The arcane world of finance is not something I normally turn to for hope or inspiration. Yet to my surprise, I was filled with both at the annual general meeting of Dexia, a Belgian-French bank.
No fewer than 45 shareholders took the floor at the Brussels event on Wednesday to denounce how its subsidiary Dexia Israel loans to illegal settlements in the West Bank. The speakers included politicians, doctors, academics and trade unionists, all of whom pressurised the bank’s board – chaired by former Belgian prime minister Jean-Luc Dehaene - to address a topic they would prefer to evade. Searching through the mind-numbing 263 pages of Dexia’s latest annual report, I could only find one paragraph specifically related to Dexia Israel.

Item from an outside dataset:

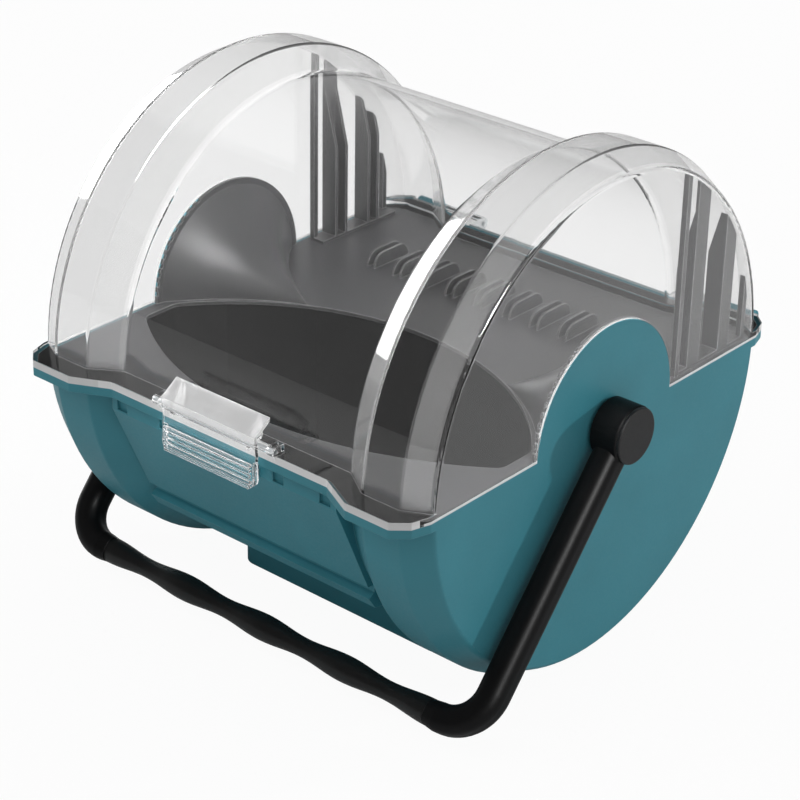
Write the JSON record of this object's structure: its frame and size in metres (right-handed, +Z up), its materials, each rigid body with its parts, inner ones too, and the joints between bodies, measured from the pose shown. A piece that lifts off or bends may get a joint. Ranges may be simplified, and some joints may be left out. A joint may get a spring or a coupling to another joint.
{
  "type": "saw blade storage case",
  "caption": "Drum-shaped saw blade case: teal base, clear hinged lid with rocker latch, dark ribbed tray over a blade well, and a swinging bail handle.",
  "frame": {"origin": "centre of the underside of the foot", "axes": "+X along the drum axis, +Y to the hinged back, +Z up; the latch is at -Y"},
  "size_m": [0.3828, 0.3885, 0.352],
  "materials": {
    "teal_shell": "satin moulded",
    "clear_shell": "clear polished polycarbonate",
    "tray_plastic": "satin moulded",
    "well_plastic": "matt moulded",
    "handle_plastic": "satin moulded",
    "grip_rubber": "satin",
    "cap_plastic": "satin moulded",
    "nylon": "natural nylon",
    "steel": "zinc plated"
  },
  "bodies": {
    "base": {"base_shell": "teal_shell", "tray_cover": "tray_plastic", "blade_well": "well_plastic", "tray_screws": "steel", "end_divider_left": "tray_plastic", "end_divider_right": "tray_plastic", "hinge_pin_left": "steel", "hinge_pin_right": "steel", "pivot_bolt_left": "steel", "pivot_bolt_right": "steel", "head_washer_left": "steel", "head_washer_right": "steel", "pivot_washer_left": "steel", "pivot_washer_right": "steel", "pivot_nut_left": "steel", "pivot_nut_right": "steel"},
    "lid": {"lid_shell": "clear_shell", "latch_pin": "steel"},
    "latch": {"latch": "clear_shell"},
    "handle": {"handle_bail": "handle_plastic", "handle_grip": "grip_rubber", "hub_cap_left": "cap_plastic", "hub_cap_right": "cap_plastic", "pivot_bush_left": "nylon", "pivot_bush_right": "nylon"}
  },
  "joints": [
    {"name": "lid_hinge", "type": "hinge", "parent": "base", "child": "lid", "pos_m": [0, 0.1935, 0.177], "axis": [-1, 0, 0], "range_deg": [0, 100]},
    {"name": "latch_pivot", "type": "hinge", "parent": "lid", "child": "latch", "pos_m": [0, -0.1775, 0.1853], "axis": [-1, 0, 0], "range_deg": [0, 25]},
    {"name": "handle_pivot", "type": "hinge", "parent": "base", "child": "handle", "pos_m": [0, 0, 0.177], "axis": [-1, 0, 0], "range_deg": [0, 200]}
  ]
}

In a brief statement, Dehaene confirmed that Dexia is in negotiations aimed at selling its Israeli division and that he expects a deal to be concluded in the next few months. He also reiterated an assurance he first gave in 2009 that Dexia is no longer making fresh investments in the settlements.

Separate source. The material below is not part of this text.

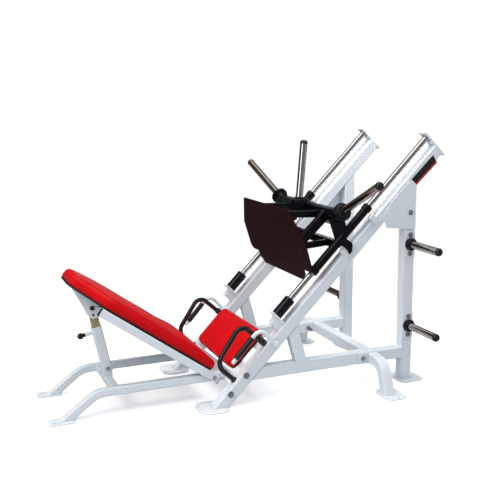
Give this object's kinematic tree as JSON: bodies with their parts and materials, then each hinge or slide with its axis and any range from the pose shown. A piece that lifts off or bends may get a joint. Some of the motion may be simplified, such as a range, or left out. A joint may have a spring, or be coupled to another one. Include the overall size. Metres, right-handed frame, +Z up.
{
  "type": "leg press machine",
  "caption": "Inclined leg press: red seat and reclining backrest, white tube frame, weight carriage on chrome guide rods, plate storage horns.",
  "frame": {"origin": "on the floor at the middle of the footprint", "axes": "+Z up, +X from the head of the backrest toward the storage uprights, +Y toward the left of a seated user"},
  "size_m": [2.565, 1.8922, 1.6296],
  "materials": {
    "white_frame": "gloss white powder coat",
    "black_frame": "satin black powder coat",
    "chrome": "polished",
    "rubber": "matt black",
    "red_vinyl": "soft gloss vinyl",
    "black_board": "matt black backing",
    "gold_zinc": "yellow zinc",
    "steel": "zinc plated",
    "black_plastic": "glossy black",
    "foot_plate": "fine textured dark coat"
  },
  "bodies": {
    "frame": {"front_base": "white_frame", "rail_left": "white_frame", "side_frame_left": "white_frame", "gusset_left": "white_frame", "outrigger_left": "white_frame", "guide_rod_left": "chrome", "bumper_left": "rubber", "grab_handle_left": "rubber", "backrest_pivot_bolt_left": "steel", "storage_plate_upper_left": "white_frame", "storage_horn_upper_left": "chrome", "storage_collar_upper_left": "rubber", "storage_cap_upper_left": "rubber", "storage_plate_lower_left": "white_frame", "storage_horn_lower_left": "chrome", "storage_collar_lower_left": "rubber", "storage_cap_lower_left": "rubber", "rail_right": "white_frame", "side_frame_right": "white_frame", "gusset_right": "white_frame", "outrigger_right": "white_frame", "guide_rod_right": "chrome", "bumper_right": "rubber", "grab_handle_right": "rubber", "backrest_pivot_bolt_right": "steel", "storage_plate_upper_right": "white_frame", "storage_horn_upper_right": "chrome", "storage_collar_upper_right": "rubber", "storage_cap_upper_right": "rubber", "storage_plate_lower_right": "white_frame", "storage_horn_lower_right": "chrome", "storage_collar_lower_right": "rubber", "storage_cap_lower_right": "rubber", "cross_brace": "white_frame", "seat_frame": "white_frame", "seat_board": "black_board", "seat_pad": "red_vinyl", "post_base_bolt": "steel"},
    "carriage": {"carriage_frame": "black_frame", "foot_plate": "foot_plate", "carriage_horn_centre": "chrome", "carriage_horn_left": "chrome", "carriage_horn_right": "chrome", "carriage_collar_centre": "rubber", "carriage_collar_left": "rubber", "carriage_collar_right": "rubber", "carriage_cap_centre": "rubber", "carriage_cap_left": "rubber", "carriage_cap_right": "rubber"},
    "backrest": {"backrest_frame": "white_frame", "backrest_board": "black_board", "backrest_pad": "red_vinyl"},
    "post": {"post_sleeve": "white_frame"},
    "post_inner": {"post_inner_tube": "gold_zinc"},
    "pin": {"pull_pin": "black_plastic"},
    "lever_left": {"lock_lever_left": "white_frame", "lock_grip_left": "rubber"},
    "lever_right": {"lock_lever_right": "white_frame", "lock_grip_right": "rubber"}
  },
  "joints": [
    {"name": "carriage_slide", "type": "slide", "parent": "frame", "child": "carriage", "axis": [0.7071, 0, 0.7071], "range_m": [-0.21, 0.585]},
    {"name": "backrest_recline", "type": "hinge", "parent": "frame", "child": "backrest", "pos_m": [-0.2725, 0, 0.153], "axis": [0, 1, 0], "range_deg": [0, 8]},
    {"name": "post_tilt", "type": "hinge", "parent": "frame", "child": "post", "pos_m": [-0.8805, 0, 0.216], "axis": [0, 1, 0], "range_deg": [-0.5, 10.99]},
    {"name": "post_extend", "type": "slide", "parent": "post", "child": "post_inner", "axis": [-0.1982, 0, 0.9802], "range_m": [-0.001, 0.0834]},
    {"name": "pull_pin_slide", "type": "slide", "parent": "post", "child": "pin", "axis": [-0.9802, 0, -0.1982], "range_m": [0, 0.012]},
    {"name": "lock_lever_left_turn", "type": "hinge", "parent": "frame", "child": "lever_left", "pos_m": [0.0745, 0.452, 0.368], "axis": [0, 1, 0], "range_deg": [0, 55]},
    {"name": "lock_lever_right_turn", "type": "hinge", "parent": "frame", "child": "lever_right", "pos_m": [0.0745, -0.452, 0.368], "axis": [0, 1, 0], "range_deg": [0, 55]}
  ],
  "couplings": [
    {"joint": "post_tilt", "follows": "backrest_recline", "ratio": 1.3117},
    {"joint": "post_extend", "follows": "backrest_recline", "m_per_rad": 0.59034}
  ]
}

That assurance proved false. The Coalition of Women for Peace (CWP), a Tel Aviv-based group, has documented how seventeen new loans worth a total of $6.5 million were given by Dexia Israel to councils in the settlements in the second half of 2008 and during 2009.
“Selling Dexia Israel is not the end of the story,” the CWP’s Inna Michaeli told me. “By selling it, Dexia will be making an additional profit. The question is how Dexia takes responsibility for what it has already done and what it continues to do.”
Dexia Israel was formed in 2001 after Dexia bought the bank Otzar Hashilton Hamekomi, as part of a strategy to become a global leader in lending to public authorities. Ten years later, Dexia claims that its Israeli subsidiary no longer belongs to its “core business” and that its planned sale is part of a wider restructuring process necessitated by the crisis in the international economy.
Undoubtedly, Dexia Israel’s future status will be determined by hard-headed business decisions. But there is also no doubt that Palestine solidarity activists have caused severe embarrassment for Dexia over the past few years, particularly by convincing members of Belgian regional and provincial authorities, which hold many of the bank’s shares, to ask awkward questions.
Besides, it was heartening to observe Dehaene’s unease at the AGM. One of the few moments of levity came when one shareholder suggested that as a former boy scout he was obliged to support the dispossessed. “Scouts must do one good deed every day,” the speaker added, to which Dehaene replied: “I am doing my good deed.”